Tuesday, 09/27/2011 8:21:51 PM

Tuesday, September 27, 2011 8:21:51 PM

Post# of 90
the internet says:

Can I ask a question, how do you value PNX?

Answer:
To keep it simple, I disagree with you that the run-off value of the stock is zero. Even if it were, it would take so long to run-off the book that at some point on a short squeeze or some sort of run-up of the stock, I would be able to exit at a profit. I have been able to average into the stock when it heads toward $2 and averaging out as it gets to about $2.70. Always keeping some.

They aren't selling any insurance so what does it matter what the financials are. What good is it predicting how much RBC or earnings will be next quarter?

Answer: They arent writing any new business but they have very high persistency on the "in-force" business so they still have a strong revenue stream. They are managing expenses and not incurring much in the way of sales costs because they are aware that they cant sell any business. Predicting the RBC is a good thing because maybe they will catch an upgrade which would could move the stock up. It also is a better way to value the stock. If they get their RBC up to 350 that should be more that enough to catch an upgrade.

How will your investment earn any money if this company is in runoff? The only way to recuperate is to have this thing sold. But that isn't happening. Sales will never pick up, sure they have annuity sales of 200 million, but that amounts to about 1 million of profit.

Lets change the term from investing to wagering. I have been able to make money wagering on the short term movements in this stock without it going anywhere by trading the fact it is more volatile than the stock market. I do think the run-off value of the company is greater than zero. A potential offset to your thesis that life contracts are going to drain the capital is underwriting expenses are going to be a lot lower than you anticipated. If you seperate the stock from the company you can seeing it more clearly. If suddenly things turn up for the life insurance world, money will find its way into this stock. if things go bad for life insurers or other insurers or even banks, money will leave the stock. It is a piece of paper that loosely represents this company. TGIC, a insurance company that went "bankrupt" in 2008, continues to be publicly traded, continues to have idiots talking about it coming back from the dead. RamRe, a stock that went into run-off in 2008, just announced they are going to start writing business again. Their run-off was not much different than PNX's situation.

So how can you call PNX undervalued. Simple question.
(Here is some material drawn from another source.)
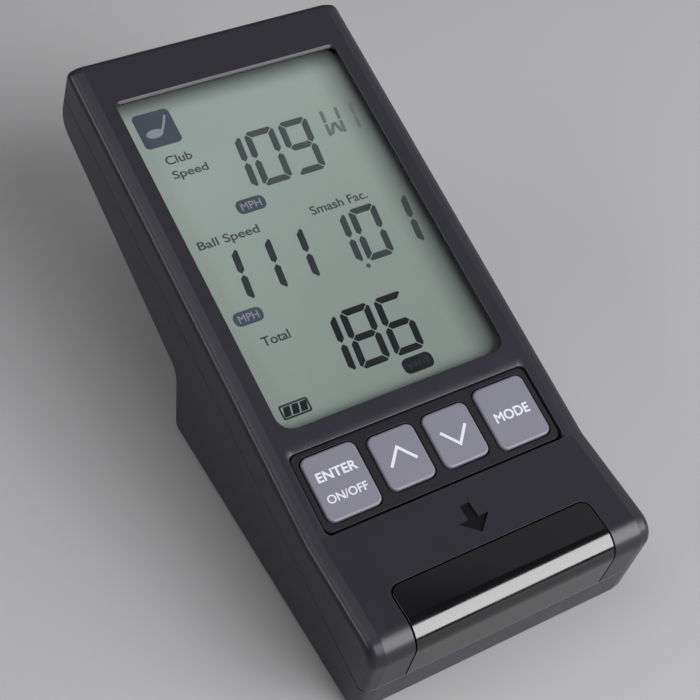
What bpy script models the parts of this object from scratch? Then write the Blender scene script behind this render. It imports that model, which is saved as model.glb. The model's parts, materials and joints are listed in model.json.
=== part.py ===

Answer: Technically, PNX is right where it should be. Since they have to have very low near term prospects, the stock should trade at a discount to its industry. The life insurance industry is definitely in a down cycle so the industry too is probably undervalued which is how PNX came to be so cheap on a price to cash flow basis and price to statutory capital basis. Personally, I think the stock should be at $4. The company is undervalued because it is priced for death so anything that symbolizes what I believe, which is they are definitely not going out of business, not even close, will make the stock go up.